The effects of operations like filtering can also be seen immediately, as well as sorting, selecting columns etc...

In [7]:
ds.filter { it.age > 20 }

eyeColor,name,gender,length,age
BLUE,Alice,FEMALE,1.7,25
BLUE,Bob,MALE,1.67,25


In [8]:
ds.sort(col(Person::age), col(Person::length))

eyeColor,name,gender,length,age
BROWN,Charlie,OTHER,1.8,17
BLUE,Bob,MALE,1.67,25
BLUE,Alice,FEMALE,1.7,25


In [9]:
val res: Dataset<Tuple2<Int, Double>> = ds.select(col(Person::age), col(Person::length))
res

age,length
25,1.7
25,1.67
17,1.8


In [10]:
"Average length: " +
    ds
        .map { it.length }
        .reduceK { a, b -> a + b } / ds.count()
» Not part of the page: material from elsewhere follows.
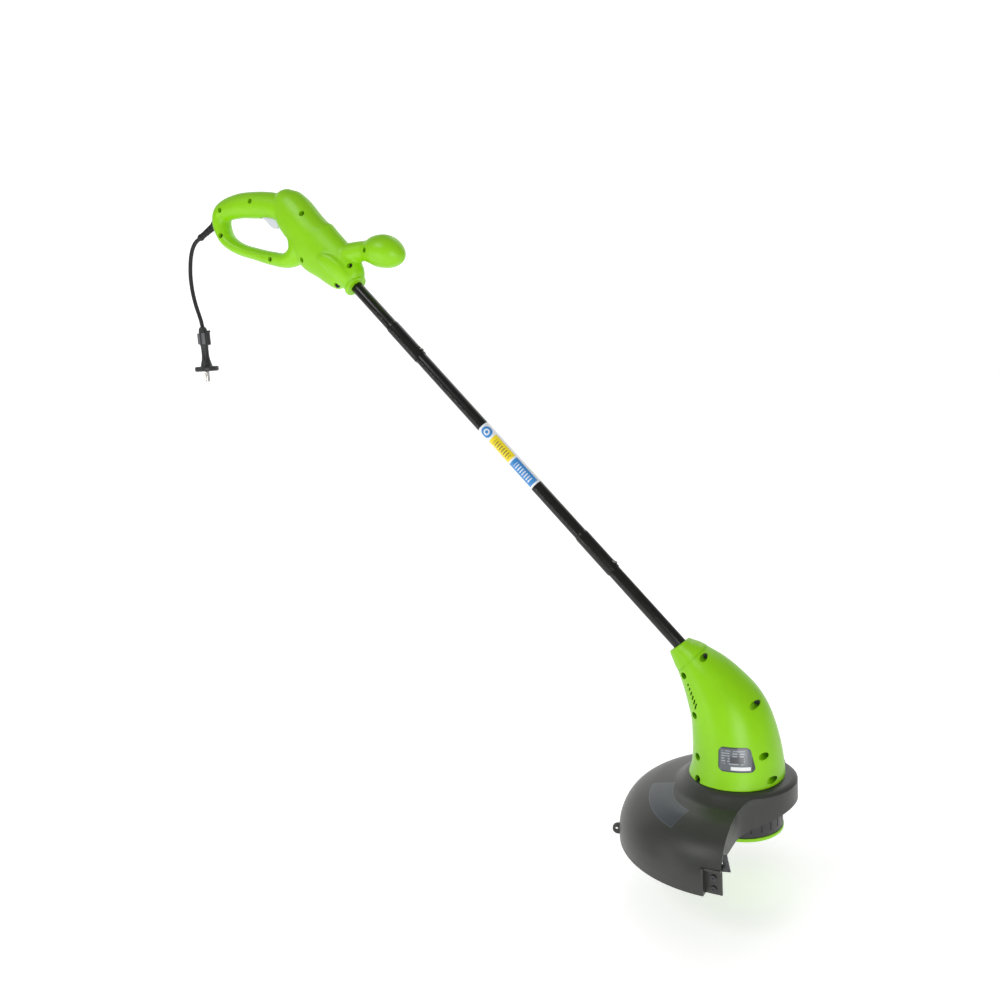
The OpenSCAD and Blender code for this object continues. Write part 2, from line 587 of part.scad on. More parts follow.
// Flat blade whose tip stands ahead of the cut line, at the height where the line comes out
module line_blade() color(steel) in_head() difference() {
    translate([0, -144.7, 0]) rotate([90, 0, 0]) linear_extrude(1.2)
        polygon([[3, 2], [cut_x - 4, 2], [cut_x - 4, 28.6], [cut_x + 10, 30.6], [cut_x + 6, 51],
            [cut_x + 1, 50], [cut_x + 0.6, 38.6], [3, 35]]);
    for (z = blade_screw_z) across(blade_screw_x, z, screw_r + fit, -150, -140);
}
module blade_screws() color(steel) in_head() for (z = blade_screw_z) screw(blade_screw_x, z, tab_y, -142);

// ================= spool head =================
cap_z = [18, 23];                     // bottom and top of the cap's rim
// The hole in the cup's side where the line comes out
module on_port(r) {
    rotate([0, 0, 150]) translate([r, 0, 38]) rotate([0, 90, 0]) children();
}
module spool_housing() color(black) in_head() {
    difference() {
        union() {
            ring_body(cup_r - 2.2, cup_r, cap_z[1] + 0.2, 72);
            ring_body(motor_r, cup_r, 69.5, 72);
            ring_body(motor_r, 9, 57, 80);
        }
        on_port(cup_r - 6) cylinder(r = 3.4, h = 12, $fn = 32);
    }
    ring_body(0, 9, 55, 57);
    for (j = [0, 1]) mirror([0, j, 0]) {
        bar(14, 46, 5.3, 7, 58, 69.5);
        bar(14, 46, 3.5, 7, 58, 59.7);
    }
}
module spool() color(pale_grey) in_head() difference() {
    union() {
        ring_body(7.05, 48, 26, 28.5);
        ring_body(7.05, 48, 46.5, 49);
        ring_body(7.05, 17, 26, 49);
        for (a = [0 : 60 : 300]) rotate([0, 0, a]) bar(22, 27, -2, 2, 49, 51.5);
    }
    for (a = [0 : 60 : 300]) rotate([0, 0, a]) translate([34, 0, 20]) cylinder(r = 5, h = 9, $fn = 32);
}
module line_winding() color("orange") in_head() for (i = [0 : 3])
    ring_body(17.05, 38 + (i % 2), 28.7 + 4.4 * i, 33 + 4.4 * i);
module line_eyelet() color(steel) in_head() on_port(cup_r - 3.4)
    difference() {
        union() {
            cylinder(r = 3.38, h = 4.6, $fn = 32);
            translate([0, 0, 3.6]) cylinder(r = 4.4, h = 1, $fn = 32);
        }
        translate([0, 0, -1]) cylinder(r = 1.8, h = 8, $fn = 32);
    }
module feed_lever() color(lime) in_head() {
    bar(16, 42, -4.9, 4.9, 60, 69.2);
    bar(30, 33, -3, 3, 50, 60);
}
module spool_spring() color(steel) in_head() coil(11.6, 0.6, 49.1, 69.4, 5);
module spool_cap() color(lime) in_head() {
    ring_body(7, cup_r + 0.8, cap_z[0], cap_z[0] + 2.2);
    ring_body(cup_r - 1.6, cup_r + 0.8, cap_z[0], cap_z[1]);
    translate([0, 0, cap_z[0]]) cylinder(r = 7, h = 33, $fn = 64);
    for (a = [0 : 60 : 300]) rotate([0, 0, a]) bar(18, 44, -1.2, 1.2, cap_z[0] - 1.6, cap_z[0] + 0.1);
}

handle_shell_right();
handle_shell_left();
handle_screws();
trigger();
trigger_pin();
trigger_spring();
switch_body();
switch_plunger();
capacitor();
switch_leads();
shaft_leads();
cord_gland();
cord_tail();
cord_clamp();
cord_clamp_screws();
power_cord();
plug_body();
plug_clip();
plug_pins();
upper_tube();
middle_tube();
lower_tube();
snap_button_upper();
snap_button_lower();
snap_spring_upper();
snap_spring_lower();
shaft_label();
shaft_cable();
motor_housing_right();
motor_housing_left();
housing_screws();
rating_plate();
motor_mount();
stator_core();
field_coils();
armature_core();
armature_windings();
commutator();
motor_shaft();
upper_bearing();
lower_bearing();
cooling_fan();
brush_bridge();
brush_holders();
carbon_brushes();
brush_springs();
motor_leads();
guard();
guard_screws();
line_blade();
blade_screws();
spool_housing();
spool();
line_winding();
line_eyelet();
feed_lever();
spool_spring();
spool_cap();
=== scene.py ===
# Looks for the string trimmer: moulded shells, painted tubes, guard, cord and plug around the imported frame.
import json
import math

import bmesh
import bpy
import numpy as np
from mathutils import Matrix, Vector


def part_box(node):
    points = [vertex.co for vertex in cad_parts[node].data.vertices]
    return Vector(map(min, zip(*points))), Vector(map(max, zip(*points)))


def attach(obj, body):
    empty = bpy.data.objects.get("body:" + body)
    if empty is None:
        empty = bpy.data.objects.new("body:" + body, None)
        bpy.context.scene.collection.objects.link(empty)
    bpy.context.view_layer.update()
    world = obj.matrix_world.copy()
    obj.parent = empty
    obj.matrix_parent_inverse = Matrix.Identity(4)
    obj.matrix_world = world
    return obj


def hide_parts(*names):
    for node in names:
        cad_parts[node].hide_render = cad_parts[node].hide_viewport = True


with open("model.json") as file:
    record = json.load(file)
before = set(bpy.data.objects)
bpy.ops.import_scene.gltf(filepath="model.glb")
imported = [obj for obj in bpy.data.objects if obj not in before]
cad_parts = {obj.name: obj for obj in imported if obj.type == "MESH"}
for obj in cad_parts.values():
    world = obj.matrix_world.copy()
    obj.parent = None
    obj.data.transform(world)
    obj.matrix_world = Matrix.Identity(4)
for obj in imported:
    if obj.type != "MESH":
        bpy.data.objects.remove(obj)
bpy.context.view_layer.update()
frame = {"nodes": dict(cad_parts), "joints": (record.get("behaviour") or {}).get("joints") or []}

mm = 0.001
scene = bpy.context.scene
joints = {j["name"]: j for j in frame["joints"]}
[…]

Average length: 1.7233333333333334

Extension methods that usually only work in the `withSpark {}` context of the Kotlin Spark API work out of the box in Jupyter.
This means we can also create a Dataset like this:

In [11]:
listOf(1, 2, 3, 4).toDS()

value
1
2
3
4


We can also create RDDs using `sc: JavaSparkContext` which are rendered similarly to Datasets.
You can see that all Tuple helper functions are immediately available too.

In [12]:
val rdd: JavaRDD<Tuple2<Int, String>> = rddOf(
    1 X "aaa",
    t(2, "bbb"),
    tupleOf(3, "cccccccccccccccccccccccccccccccccccccccccccccccccccccccccccccccccccccccccccccccccc"),
)

rdd

Values
"[1, aaa]"
"[2, bbb]"
"[3, ccccccccccccccccccccccc..."


Finally, we can also set the `diplayLimit` and `displayTruncate` on the fly using `sparkProperties`.

In [13]:
sparkProperties {
    displayLimit = 2
    displayTruncate = -1
}

rdd

Values
"[1, aaa]"
"[2, bbb]"